Тяжко, сумрачно или светло и счастливо живется женщине, — узнать нетрудно, ответ лежит на поверхности — в ее походке, жестах, лице, во всем облике. Пьяница муж, безденежье или ревность, несчастье в семье, болезнь, неудачные дети — и она никнет, как трава под ветром.
Но попробуйте обогреть женщину хоть малым теплом, заставить ее поверить, что она кому-то нужна и кто-то без нее не может, как тут же, на глазах, происходит чудесное превращение, на которое неспособен мужчина.

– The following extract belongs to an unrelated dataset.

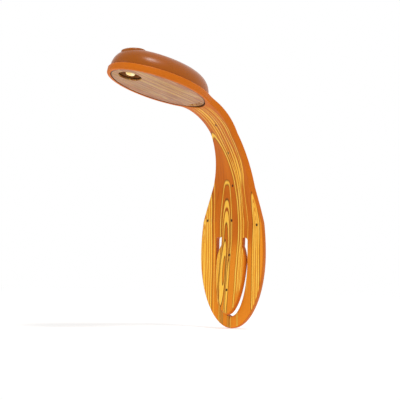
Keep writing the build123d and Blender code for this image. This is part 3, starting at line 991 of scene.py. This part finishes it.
# A painted sheen: grey-brown laid over the battery cover's print for the white room's reflection in it.
PAINTED_SHEEN = colour(128, 84, 46)
PLATE_FIBRE_DARK = colour(118, 76, 40)
PLATE_FIBRE_PALE = colour(206, 162, 108)
# Painted shade on the battery cover's border, sides and lamp hole wall.
PAINTED_GAP_SHADE = colour(88, 48, 18)
print("wood in linear light:", [round(c, 3) for c in WOOD])


# %% [markdown]
# A pattern is a formula, but a shader wants it as a web of Math nodes. The small class below lets
# the formulas be written as ordinary arithmetic: each sign puts one node into the tree.

# %% Arithmetic with nodes
class Amount:
    """A node's output that varies over the surface, and takes part in plain arithmetic."""

    def __init__(self, socket):
        self.socket, self.tree = socket, socket.id_data

    def __add__(self, other):
        return maths("ADD", self, other)

    def __sub__(self, other):
        return maths("SUBTRACT", self, other)

    def __rsub__(self, other):
        return maths("SUBTRACT", other, self)

    def __mul__(self, other):
        return maths("MULTIPLY", self, other)

    def __truediv__(self, other):
        return maths("DIVIDE", self, other)

    def __rtruediv__(self, other):
        return maths("DIVIDE", other, self)

    def __pow__(self, other):
        return maths("POWER", self, other)

    def __abs__(self):
        return maths("ABSOLUTE", self)


def tree_of(*values):
    """The node tree of the first amount among these."""
    return next(value.tree for value in values if isinstance(value, Amount))


def maths(operation, *values):
    """One Math node on amounts and plain numbers."""
    return Amount(new_node(tree_of(*values), "Math", *values, operation=operation).outputs[0])


# %% Ramps, colours and noise
def ramp(value, low, high):
    """0 below low, 1 above high, smooth between; low above high turns it round."""
    ends = (high, low, 1.0, 0.0) if low > high else (low, high, 0.0, 1.0)
    node = new_node(value.tree, "MapRange", value, *ends, interpolation_type="SMOOTHSTEP")
    return Amount(node.outputs["Result"])


def paint(under, over, share):
    """Lay one colour over another by a share from 0 to 1."""
    node = new_node(tree_of(under, over, share), "Mix", data_type="RGBA")
    for socket, value in zip((node.inputs[0], node.inputs[6], node.inputs[7]), (share, under, over)):
        feed(socket, value)
    return Amount(node.outputs[2])


def noise(tree, place, detail=2.0, roughness=0.5):
    """A noise value around 0.5, one cell to a unit of place."""
    return Amount(new_node(tree, "TexNoise", place, None, 1.0, detail, roughness).outputs["Fac"])


def grain_noise(across, along, rates, depth=0.0, detail=2.0, roughness=0.5):
    """Noise drawn out along the grain: the rates are cells per millimetre across and along."""
    place = new_node(across.tree, "CombineXYZ", across * rates[0], along * rates[1], depth)
    return noise(across.tree, place, detail, roughness)


# %% Node groups
def new_group(name, inputs, outputs):
    """An empty node group with named sockets, the amounts that it is given, and its output node."""
    group = bpy.data.node_groups.new(name, "ShaderNodeTree")
    kinds = {"Place": "NodeSocketVector", "Color": "NodeSocketColor"}
    for label, default in inputs.items():
        kind = kinds.get(label, "NodeSocketFloat")
        socket = group.interface.new_socket(name=label, in_out="INPUT", socket_type=kind)
        if default is not None:
            socket.default_value = default
    for label in outputs:
        kind = kinds.get(label, "NodeSocketFloat")
        group.interface.new_socket(name=label, in_out="OUTPUT", socket_type=kind)
    entry, leaving = group.nodes.new("NodeGroupInput"), group.nodes.new("NodeGroupOutput")
    return group, {label: Amount(entry.outputs[label]) for label in inputs}, leaving


def placed_group(group, tree, **values):
    """One use of a node group: each input takes an amount or a number, and its outputs come back."""
    node = new_node(tree, "Group", node_tree=group)
    for label, value in values.items():
        feed(node.inputs[label.replace("_", " ")], value)
    return {socket.name: Amount(socket) for socket in node.outputs}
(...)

За годы Ларионовы научились без слов понимать друг друга; если что-то было не высказано, Ирина угадывала это даже скорее, чем он, при всей его хваленой мужской проницательности. Гораздо раньше замечала она и неуловимые для него на первых порах перемены, происходящие с детьми, которые росли и менялись, как растут и меняются все дети в мире.
Отпуск в этом году они, как всегда, взяли вместе, и Евгений Константинович в последний свой рабочий день вернулся домой под вечер из облсовпрофа, куда ходил разузнать насчет путевок.
— Ничего не вышло, — сказал он с порога. — Придется нам с тобой ехать дикарями.
Ирина Анатольевна как-то странно на него посмотрела.
— Что?
— Ты действительно хочешь ехать?
— А как же? В чем дело? Ты чего-то недоговариваешь…
— Пойдем на кухню.
— Где дети? — спросил он, садясь на табурет.
— Таня — на балконе, читает. Алеша — не знаю где. Ни записки не оставил, ни Танюшке ничего не сказал. С десяти часов его нет.
— В университете ему делать нечего, — рассеянно сказал Евгений Константинович. — Надо бы поговорить. Совсем дома не сидит…
— Вот-вот. Потому мне и не хочется никуда.
— Полно. Взрослый парень.
— Именно поэтому.
— Что ты хочешь сказать?
— Пока не знаю. Но, Женя, я что-то чувствую. Марико так изменилась, похорошела…
Он все еще не понимал, глядя на нее во все глаза. Лицо у нее было обеспокоенное.
— Постой, неужели ты думаешь?.. — он потер ладонью лоб, испугавшись своей догадки.
— Я не могу утверждать наверное, но…
— Да если что-нибудь, я с него шкуру спущу!
— Ничего ты не спустишь. И сам это прекрасно знаешь. Конечно, может, я зря паникую… но лучше нам остаться.
Он встал, подошел к открытому окну, достал сигарету.
— Только ради бога не волнуйся, — сказала она, потрепав его густую для пятидесятилетнего мужчины кудрявую шевелюру.
— Хорошенькое дело, — пробурчал он, пуская дым в окно. — Вот будет сюрприз, если ты окажешься права…
Он уже почти верил, что она не ошибается, и, представив себе последствия, уготованные ему шалопаем сыном, с трудом пытался утихомирить волну раздражения, накатившую так же внезапно, как бывало с ним два или три раза в минувшем году.